Fortunately, both the driver of the vehicle and Mr. Crippen were very understanding.
In the late thirties, George McDowell of Houston, a recent West Point graduate, was stationed at Fort Sill in Oklahoma with the 18th Field Artillery, a horse-drawn regiment. One of his assignments concerned a horse-drawn unit at Fort Sam Houston in Texas, the 12th Field Artillery, which was becoming motorized and had equipment and horses it no longer needed:
"Our battery was designated to drive down from Fort Sill to Fort Sam Houston, pick up 246 horses, 8 guns, and 16 wagons and march them overland back to Fort Sill, Oklahoma, right in the dead of winter. When we got down to Fort Sam Houston, we found out that half of these horses we were going to take back had never been in draft pulling a gun or wagon or anything. So after we left Fort Sam Houston, we—first day, we only made about sixteen miles; the next time, about twenty-four.
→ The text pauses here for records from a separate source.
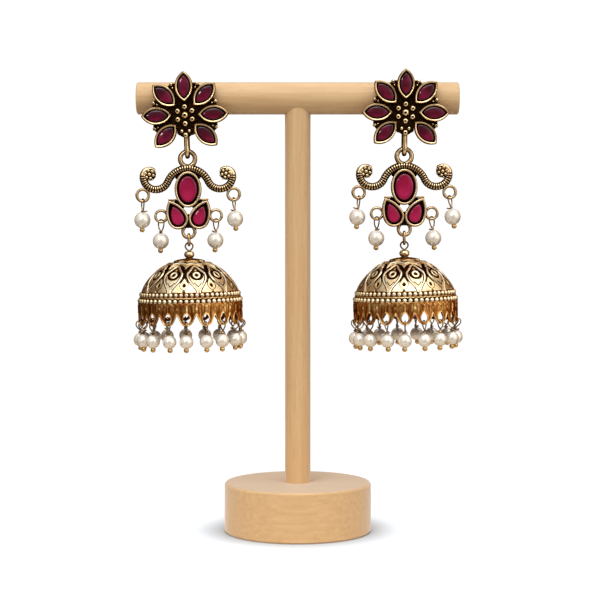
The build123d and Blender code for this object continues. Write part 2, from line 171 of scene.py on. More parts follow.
# Round wire along a path. The radius may change along it. Wear is one value, or a pair: for its edges and for
# the crests that face a direction, each one value or one for each point. rim is where the edges end and the
# crests begin.
def wire(path, radius, wear=0.8, sides=10, closed=False, facing=(0, 0, 0), rim=(-0.35, 0.75)):
    path = np.asarray(path, float)
    radius = np.broadcast_to(np.asarray(radius, float), len(path))
    pair = wear if np.ndim(wear) else (wear, wear)
    edges, crests = [np.broadcast_to(np.asarray(value, float), len(path)) for value in pair]
    facing = np.broadcast_to(np.asarray(facing, float), path.shape)
    if closed:
        tangents = np.roll(path, -1, 0) - np.roll(path, 1, 0)
    else:
        tangents = np.gradient(path, axis=0)
    tangents /= np.linalg.norm(tangents, axis=1)[:, None]
    if not closed:
        bend = np.radians((30, 60, 90))
        out, slimmer = np.sin(bend)[:, None], np.cos(bend)
        first = path[0] - out * radius[0] * tangents[0]
        last = path[-1] + out * radius[-1] * tangents[-1]
        path = np.vstack([first[::-1], path, last])
        radius = np.concatenate([radius[0] * slimmer[::-1], radius, radius[-1] * slimmer])
        tangents, edges, crests, facing = [withEnds(values) for values in (tangents, edges, crests, facing)]
    normal = np.cross(tangents[0], (0, 1, 0) if abs(tangents[0][1]) < 0.9 else (1, 0, 0))
    normals = []
    for tangent in tangents:
        normal = normal - tangent * (normal @ tangent)
        normal = normal / np.linalg.norm(normal)
        normals.append(normal)
    normals = np.array(normals)
    sideways = np.cross(tangents, normals)
    angles = fullTurn(sides)[None, :, None]
    outwards = normals[:, None] * np.cos(angles) + sideways[:, None] * np.sin(angles)
    points = path[:, None] + radius[:, None, None] * outwards
    share = eased(*rim, abs((outwards * facing[:, None]).sum(-1)))
    return skin(points, edges[:, None] + (crests - edges)[:, None] * share, looped=closed)


toFront = (0, -1, 0)


# A cast ring that faces the front, a little uneven as castings are.
def castRing(size, x=0.0, z=0.0, cols=44, sides=12):
    angles = fullTurn(cols)
    uneven = 1 + 0.05 * np.sin(3 * angles + size["mean"] * 7 + x) + 0.03 * np.sin(5 * angles + x)
    path = np.stack([x + size["mean"] * np.cos(angles), 0 * angles, z + size["mean"] * np.sin(angles)], 1)
    return wire(path, size["wire"] * uneven, (0.02, 0.95), sides, True, toFront, (0.4, 1.0))


# Outlines of settings and stones in X and Z, each moved inwards by an inset.
def marquiseLine(length, width, inset=0.0, count=22):
    tip, waist = length / 2, width / 2
    side = (waist**2 + tip**2) / (2 * waist)
    away, radius = side - waist, side - inset
    half = atan2(sqrt(max(radius**2 - away**2, 1e-6)), away)
    angles = np.linspace(-half, half, count)
    right = np.stack([radius * np.cos(angles) - away, radius * np.sin(angles)], 1)
    return np.vstack([right, -right[1:-1]])


def pearLine(radius, tip, inset=0.0, count=22):
    side = (radius**2 + tip**2) / (2 * radius)
    away, reach = side - radius, side - inset
    half = atan2(sqrt(max(reach**2 - away**2, 1e-6)), away)
    angles = np.linspace(0, half, count)
    right = np.stack([reach * np.cos(angles) - away, reach * np.sin(angles)], 1)
    left = (right * (-1, 1))[::-1][1:]
    turn = np.radians(np.linspace(180, 360, count + 2))[1:-1]
    foot = (radius - inset) * np.stack([np.cos(turn), np.sin(turn)], 1)
    return np.vstack([right, left, foot])


def ovalLine(across, up, inset=0.0, count=56):
    angles = fullTurn(count)
    return np.stack([(across - inset) * np.cos(angles), (up - inset) * np.sin(angles)], 1)


# Layers of an outline, each moved inwards by an inset: rows are (inset, height to the front, wear).
def layers(outline, profile):
    lines = [(outline(inset), height) for inset, height, _ in profile]
    return [np.stack([line[:, 0], np.full(len(line), -height), line[:, 1]], 1) for line, height in lines]


# A collet that follows an outline.
def collet(outline, profile):
    return skin(layers(outline, profile), [row[2] for row in profile])


# The closed back of a setting.
def settingBack(outline, edge, back, wear=0.6):
    rim, line = layers(outline, ((0.0, edge, wear), (0.4, back, wear)))
    centre = line.mean(0)
    rings = [centre + (line - centre) * share for share in (1.0, 0.7, 0.4, 0.0)]
    return skin([rim] + rings, [0.3] + [wear] * 4)


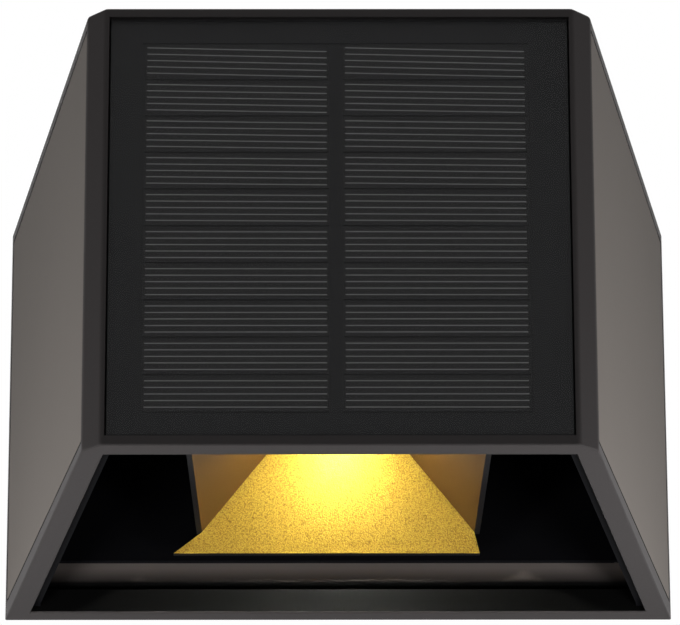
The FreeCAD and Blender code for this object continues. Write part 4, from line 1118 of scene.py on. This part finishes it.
@dataclass
class Studio:
    """A pale floor far below the hung light, soft lights, and the camera."""

    floor_height: float = -2.2
    floor_size: float = 8.0
    floor_colour: str = "#e8e8e8"
    floor_glow: str = "#dcdcdc"
    ambient: float = 0.02
    elevation: float = -25.189
    azimuth: float = 0.28
    roll: float = 0.146
    distance: float = 1233.628
    aim: tuple[float, float, float] = (0.0, -43.0, 0.0)
    focal_pixels: float = 6874.495
    image_width: int = 680
    offset_pixels: tuple[float, float] = (-1.456, -12.729)
    sensor: float = 36.0
    lamps: tuple[Lamp, ...] = field(
        default_factory=lambda: (
            Lamp("left_softbox", (-0.17, -0.07, -0.16), (-0.05, -0.04, -0.03), 0.06, 0.31),
            Lamp("right_softbox", (0.17, -0.07, -0.16), (0.05, -0.04, -0.03), 0.06, 0.37),
            Lamp("low_softbox", (0.0, -0.25, -1.6), (0.0, 0.0, 0.0), 1.2, 0.4),
            Lamp("front_softbox", (0.0, -2.2, 0.9), (0.0, 0.0, 0.0), 1.6, 14.0),
            Lamp("rear_softbox", (0.0, 1.6, 0.9), (0.0, 0.0, 0.0), 1.2, 20.0),
        )
    )

    def floor(self) -> bpy.types.Object:
        """Make the floor, plain and pale.

        Returns:
            The floor's object.
        """
        half = self.floor_size / 2
        mesh = bpy.data.meshes.new("floor")
        corners = [(-half, -half), (half, -half), (half, half), (-half, half)]
        mesh.from_pydata([(x, y, self.floor_height) for x, y in corners], [], [(0, 1, 2, 3)])
        material, tree = new_material("pale_floor")
        place = object_coordinates(tree)
        cloud = add_node(tree, "ShaderNodeTexNoise", {"Vector": place, "Scale": 3.0, "Detail": 3.0})
        tone = add_node(
            tree,
            "ShaderNodeMixRGB",
            {
                "Fac": cloud.outputs["Fac"],
                "Color1": linear(self.floor_colour),
                "Color2": linear("#efefef"),
            },
        )
        seen = add_node(tree, "ShaderNodeLightPath")
        shader = add_node(
            tree,
            "ShaderNodeBsdfPrincipled",
            {
                "Base Color": tone.outputs["Color"],
                "Roughness": 0.9,
                "Emission Color": linear(self.floor_glow),
                "Emission Strength": seen.outputs["Is Camera Ray"],
            },
        )
        close_material(tree, shader.outputs["BSDF"])
        mesh.materials.append(material)
        floor = bpy.data.objects.new("floor", mesh)
        bpy.context.scene.collection.objects.link(floor)
        return floor

    def surroundings(self) -> None:
        """Light the object evenly, and show white behind it and in its reflections."""
        world = bpy.data.worlds.new("studio")
        bpy.context.scene.world = world
        world.use_nodes = True
        tree = world.node_tree
        tree.nodes.clear()
        path = add_node(tree, "ShaderNodeLightPath")
        seen = add_node(
            tree,
            "ShaderNodeMath",
            {0: path.outputs["Is Camera Ray"], 1: path.outputs["Is Glossy Ray"]},
            operation="MAXIMUM",
        )
        seen = add_node(
            tree,
            "ShaderNodeMath",
            {0: seen.outputs["Value"], 1: path.outputs["Is Transmission Ray"]},
            operation="MAXIMUM",
        )
        strength = add_node(
            tree,
            "ShaderNodeMapRange",
            {"Value": seen.outputs["Value"], "To Min": self.ambient, "To Max": 1.0},
        )
        back = add_node(
            tree,
            "ShaderNodeBackground",
            {"Color": (1.0, 1.0, 1.0, 1.0), "Strength": strength.outputs["Result"]},
        )
        add_node(tree, "ShaderNodeOutputWorld", {"Surface": back.outputs["Background"]})

    def camera(self) -> bpy.types.Object:
        """Place the camera below and in front of the light, as in the photograph.

        It looks along its bearing and height angle at the aim point, from the given distance;
        the roll turns the picture, and the offset becomes the lens's shift.

        Returns:
            The camera's object.
        """
        height, bearing, roll = (math.radians(a) for a in (self.elevation, self.azimuth, self.roll))
        ahead = Vector(
            (
                math.sin(bearing) * math.cos(height),
                math.cos(bearing) * math.cos(height),
                -math.sin(height),
            )
        )
        right = Vector((math.cos(bearing), -math.sin(bearing), 0.0))
        up = right.cross(ahead)
        turned = right * math.cos(roll) - up * math.sin(roll)
        upward = right * math.sin(roll) + up * math.cos(roll)
        data = bpy.data.cameras.new("camera")
        data.sensor_width = self.sensor
        data.lens = self.focal_pixels / self.image_width * self.sensor
        data.shift_x = -self.offset_pixels[0] / self.image_width
        data.shift_y = -self.offset_pixels[1] / self.image_width
        data.clip_start = 0.05
        data.clip_end = 50.0
        camera = bpy.data.objects.new("camera", data)
        turn = Matrix((turned, upward, -ahead)).transposed().to_4x4()
        place = (Vector(self.aim) - ahead * self.distance) * MM
        camera.matrix_world = Matrix.Translation(place) @ turn
        bpy.context.scene.collection.objects.link(camera)
        bpy.context.scene.camera = camera
        return camera

    def build(self) -> None:
        """Make the floor, the surroundings, the lights and the camera."""
        self.floor()
        self.surroundings()
        for lamp in self.lamps:
            lamp.build()
        self.camera()
        bpy.context.scene.view_settings.view_transform = "Standard"
        LOG.info("studio: floor, %d lights and camera", len(self.lamps))


def main() -> None:
    """Build the studio and dress every sub-assembly in order."""
    logging.basicConfig(level=logging.INFO, format="%(name)s: %(message)s")
    Studio().build()
    for assembly in (Hood(), SolarModule(), LightEngine(), Electronics()):
        assembly.build()


if __name__ == "__main__":
    main()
And we were hitting about thirty to thirty-two miles a day. But we'd try to bivouac by three o'clock in the afternoon. But then it got below freezing at times, and we weren't sleeping worth a damn. And you didn't have sleeping bags in those days. You just wrapped up in blankets and other things like that and did the best you could. The horses were not taking that cold weather. So every morning we'd have a—almost a rodeo getting hitched up. It was dark, and daylight didn't come till about seven o'clock. And so that march taught me, I said, ‘Well, I sure don't want to go to war with horses.' (laughs)"
Shortly after this operation, McDowell was transferred to the army air corps as an ordnance officer and served in North Africa, Italy, and the Pentagon in World War II.